§ WHAT IS ASKED
Copy out, exactly and without additions, the lines from the one that contains "0.8, 0.35), t_flange)" to the one that contains "scene = bpy.context.scene", both ends included.

§ SOURCE DATA
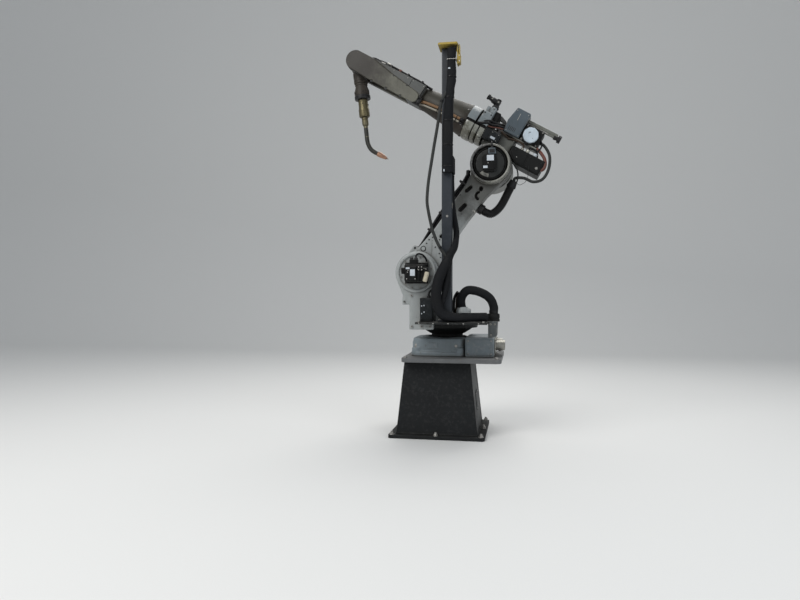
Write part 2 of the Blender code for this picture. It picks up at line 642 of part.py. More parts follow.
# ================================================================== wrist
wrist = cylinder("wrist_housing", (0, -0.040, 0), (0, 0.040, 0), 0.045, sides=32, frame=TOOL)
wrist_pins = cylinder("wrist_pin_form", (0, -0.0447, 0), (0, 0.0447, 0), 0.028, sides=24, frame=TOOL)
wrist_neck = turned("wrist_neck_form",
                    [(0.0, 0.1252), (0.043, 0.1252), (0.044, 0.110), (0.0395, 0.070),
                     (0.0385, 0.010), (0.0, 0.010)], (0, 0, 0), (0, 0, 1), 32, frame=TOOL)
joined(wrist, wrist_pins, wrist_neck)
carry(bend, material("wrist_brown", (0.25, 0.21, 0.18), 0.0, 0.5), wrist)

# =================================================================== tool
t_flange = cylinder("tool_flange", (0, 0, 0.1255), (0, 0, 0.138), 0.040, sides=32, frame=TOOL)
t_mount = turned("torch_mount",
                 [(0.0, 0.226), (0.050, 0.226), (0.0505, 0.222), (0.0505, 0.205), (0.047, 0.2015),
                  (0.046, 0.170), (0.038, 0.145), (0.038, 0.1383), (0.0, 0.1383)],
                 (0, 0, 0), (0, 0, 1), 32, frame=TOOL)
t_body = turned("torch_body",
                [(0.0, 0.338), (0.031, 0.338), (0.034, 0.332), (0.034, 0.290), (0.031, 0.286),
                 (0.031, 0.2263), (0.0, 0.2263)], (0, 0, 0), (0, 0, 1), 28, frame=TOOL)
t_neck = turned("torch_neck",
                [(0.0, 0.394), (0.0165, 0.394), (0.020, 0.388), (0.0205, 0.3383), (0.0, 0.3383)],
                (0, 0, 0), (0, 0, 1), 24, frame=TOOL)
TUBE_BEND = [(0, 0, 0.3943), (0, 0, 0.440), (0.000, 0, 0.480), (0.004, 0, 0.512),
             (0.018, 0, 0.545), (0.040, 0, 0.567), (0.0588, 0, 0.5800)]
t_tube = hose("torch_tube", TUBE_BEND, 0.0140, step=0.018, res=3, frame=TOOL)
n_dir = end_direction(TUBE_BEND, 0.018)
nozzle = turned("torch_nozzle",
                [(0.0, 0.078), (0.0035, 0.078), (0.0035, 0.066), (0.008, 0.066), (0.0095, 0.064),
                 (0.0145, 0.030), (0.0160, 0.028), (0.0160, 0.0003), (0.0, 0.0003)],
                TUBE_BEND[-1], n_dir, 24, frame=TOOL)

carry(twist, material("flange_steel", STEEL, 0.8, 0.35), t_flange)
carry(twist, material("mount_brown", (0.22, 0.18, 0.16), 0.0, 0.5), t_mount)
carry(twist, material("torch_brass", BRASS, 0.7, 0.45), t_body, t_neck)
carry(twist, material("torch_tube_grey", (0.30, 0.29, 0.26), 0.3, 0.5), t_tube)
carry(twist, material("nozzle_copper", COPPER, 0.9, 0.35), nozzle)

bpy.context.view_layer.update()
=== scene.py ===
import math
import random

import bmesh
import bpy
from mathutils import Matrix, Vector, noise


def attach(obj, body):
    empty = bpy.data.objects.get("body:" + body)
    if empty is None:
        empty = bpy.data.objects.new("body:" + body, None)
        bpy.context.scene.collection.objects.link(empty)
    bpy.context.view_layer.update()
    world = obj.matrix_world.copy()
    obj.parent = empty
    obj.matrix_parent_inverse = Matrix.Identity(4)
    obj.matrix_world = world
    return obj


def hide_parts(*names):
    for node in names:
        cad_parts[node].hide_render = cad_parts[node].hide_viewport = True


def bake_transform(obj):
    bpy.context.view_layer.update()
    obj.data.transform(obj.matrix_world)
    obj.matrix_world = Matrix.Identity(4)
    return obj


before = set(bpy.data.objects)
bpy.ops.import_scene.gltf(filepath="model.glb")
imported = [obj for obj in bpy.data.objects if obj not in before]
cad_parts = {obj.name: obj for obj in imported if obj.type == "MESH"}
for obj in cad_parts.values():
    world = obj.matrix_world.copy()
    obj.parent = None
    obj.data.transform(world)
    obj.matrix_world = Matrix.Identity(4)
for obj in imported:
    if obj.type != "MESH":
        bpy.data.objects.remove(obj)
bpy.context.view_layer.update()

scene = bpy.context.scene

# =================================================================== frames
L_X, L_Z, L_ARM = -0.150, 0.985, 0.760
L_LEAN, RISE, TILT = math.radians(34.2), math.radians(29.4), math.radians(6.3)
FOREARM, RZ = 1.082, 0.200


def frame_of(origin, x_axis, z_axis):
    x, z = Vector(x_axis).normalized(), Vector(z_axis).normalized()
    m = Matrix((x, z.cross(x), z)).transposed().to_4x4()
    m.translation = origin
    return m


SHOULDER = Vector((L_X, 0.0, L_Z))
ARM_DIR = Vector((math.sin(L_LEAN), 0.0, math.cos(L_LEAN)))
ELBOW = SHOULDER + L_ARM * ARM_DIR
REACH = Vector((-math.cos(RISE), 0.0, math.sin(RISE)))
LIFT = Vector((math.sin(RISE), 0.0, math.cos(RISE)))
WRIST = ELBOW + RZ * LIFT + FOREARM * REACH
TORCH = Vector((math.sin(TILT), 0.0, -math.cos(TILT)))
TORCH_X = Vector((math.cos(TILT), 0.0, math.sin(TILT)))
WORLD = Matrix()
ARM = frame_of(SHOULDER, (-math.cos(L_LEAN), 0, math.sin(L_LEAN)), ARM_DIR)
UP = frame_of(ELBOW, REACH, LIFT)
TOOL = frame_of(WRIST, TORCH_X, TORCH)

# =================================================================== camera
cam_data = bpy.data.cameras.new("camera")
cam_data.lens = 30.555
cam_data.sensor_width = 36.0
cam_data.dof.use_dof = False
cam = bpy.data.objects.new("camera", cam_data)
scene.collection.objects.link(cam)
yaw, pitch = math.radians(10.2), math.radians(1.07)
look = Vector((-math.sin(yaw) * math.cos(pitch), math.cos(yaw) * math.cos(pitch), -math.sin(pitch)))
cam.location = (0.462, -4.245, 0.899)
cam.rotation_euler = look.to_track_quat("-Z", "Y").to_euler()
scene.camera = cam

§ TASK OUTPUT
carry(twist, material("flange_steel", STEEL, 0.8, 0.35), t_flange)
carry(twist, material("mount_brown", (0.22, 0.18, 0.16), 0.0, 0.5), t_mount)
carry(twist, material("torch_brass", BRASS, 0.7, 0.45), t_body, t_neck)
carry(twist, material("torch_tube_grey", (0.30, 0.29, 0.26), 0.3, 0.5), t_tube)
carry(twist, material("nozzle_copper", COPPER, 0.9, 0.35), nozzle)

bpy.context.view_layer.update()
=== scene.py ===
import math
import random

import bmesh
import bpy
from mathutils import Matrix, Vector, noise


def attach(obj, body):
    empty = bpy.data.objects.get("body:" + body)
    if empty is None:
        empty = bpy.data.objects.new("body:" + body, None)
        bpy.context.scene.collection.objects.link(empty)
    bpy.context.view_layer.update()
    world = obj.matrix_world.copy()
    obj.parent = empty
    obj.matrix_parent_inverse = Matrix.Identity(4)
    obj.matrix_world = world
    return obj


def hide_parts(*names):
    for node in names:
        cad_parts[node].hide_render = cad_parts[node].hide_viewport = True


def bake_transform(obj):
    bpy.context.view_layer.update()
    obj.data.transform(obj.matrix_world)
    obj.matrix_world = Matrix.Identity(4)
    return obj


before = set(bpy.data.objects)
bpy.ops.import_scene.gltf(filepath="model.glb")
imported = [obj for obj in bpy.data.objects if obj not in before]
cad_parts = {obj.name: obj for obj in imported if obj.type == "MESH"}
for obj in cad_parts.values():
    world = obj.matrix_world.copy()
    obj.parent = None
    obj.data.transform(world)
    obj.matrix_world = Matrix.Identity(4)
for obj in imported:
    if obj.type != "MESH":
        bpy.data.objects.remove(obj)
bpy.context.view_layer.update()

scene = bpy.context.scene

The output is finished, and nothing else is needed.